TOKYO — North Korean leader Kim Jong Un hinted Sunday that Pyongyang may ring in the new year with another bang — the test-launch of an intercontinental ballistic missile.

In his annual New Year’s address, Kim said that after testing what the North claims was its first hydrogen bomb last year, preparations for launching an intercontinental ballistic missile have “reached the final stage”

Kim did not explicitly say an ICBM test, which if successful would be a big step forward for the North, was imminent. But he has a birthday coming up on Jan. 8, and last year Pyongyang conducted a nuclear test on Jan. 6.

Kim threatened in the address to boost his country’s military capabilities further unless the U.S. ends war games with rival South Korea. But he also said efforts must be made to defuse the possibility of another Korean war and stressed the importance of building the economy under a five-year plan announced in May.

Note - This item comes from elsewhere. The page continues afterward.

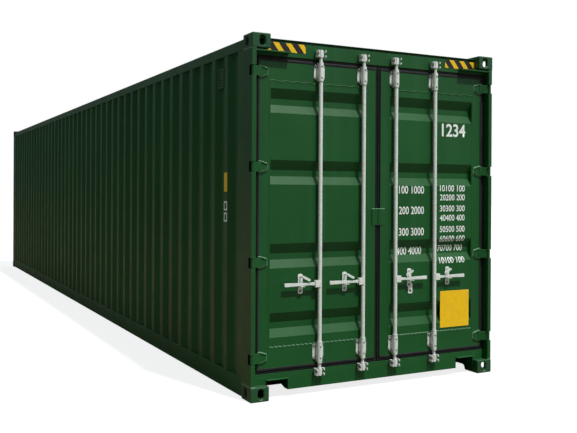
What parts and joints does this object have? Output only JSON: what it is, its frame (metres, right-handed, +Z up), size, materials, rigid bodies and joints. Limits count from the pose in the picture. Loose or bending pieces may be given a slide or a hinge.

“The political and military position of socialism should be further cemented as an invincible fortress,” Kim said, according to an outline of the speech carried by the North’s official Korean Central News Agency. “We should resolutely smash the enemies’ despicable and vicious moves to dampen the pure and ardent desire of the people for the party and estrange the people from it.”

The address was shown on television mixing video with Kim speaking and stretches of audio only, as still photos were broadcast. It was less than 30 minutes long.

South Korea’s Unification Ministry said in a statement that it “strongly condemns” Kim’s threat to proceed with a test launch of an intercontinental ballistic missile and strengthen North Korea’s nuclear-strike capabilities. It said that the international community will not tolerate North Korean efforts to develop nuclear weapons, and that the North will only face tougher sanctions and pressure if it continues to go down that path.

Under Kim, who rose to power following his father’s death in 2011, North Korea has seen steady progress in its nuclear and missile programs, including two nuclear tests in 2016. It recently claimed a series of technical breakthroughs in its goal of developing a long-range nuclear missile capable of reaching the continental United States.

U.N. resolutions call for an end to North Korea’s nuclear and missile tests. Kim appears uninterested in complying.

The year ahead could be a tumultuous one in north Asia, with Donald Trump set to become the new U.S. president on Jan. 20, and South Korea’s politics in disarray over a scandal that brought the impeachment of President Park Geun-hye.

Kim indicated there will be no change in the North’s nuclear policy unless Washington makes a big, conciliatory first move, which, even with the advent of Trump, would seem unlikely.

Trump has somewhat offhandedly suggested he would be willing to meet with Kim — but not in North Korea — and has at the same time indicated that he wants China to exert significantly more control over Pyongyang to get it to abandon its nuclear program.

Demands from Pyongyang for the U.S. to stop its joint military exercises with the South and enter into negotiations to sign a peace treaty formally ending the 1950-53 Korean War have fallen on deaf ears in Washington for years amid an atmosphere of distrust and deepening hostility.

Kim is in his early 30s and is now in his fifth year as the North’s leader.

His New Year addresses, and a marathon speech at the May ruling party congress, are a contrast with his enigmatic father, Kim Jong Il, who rarely spoke in public. But he has yet to meet a foreign head of state or travel outside of North Korea since assuming power, and remains one the world’s most mysterious national leaders.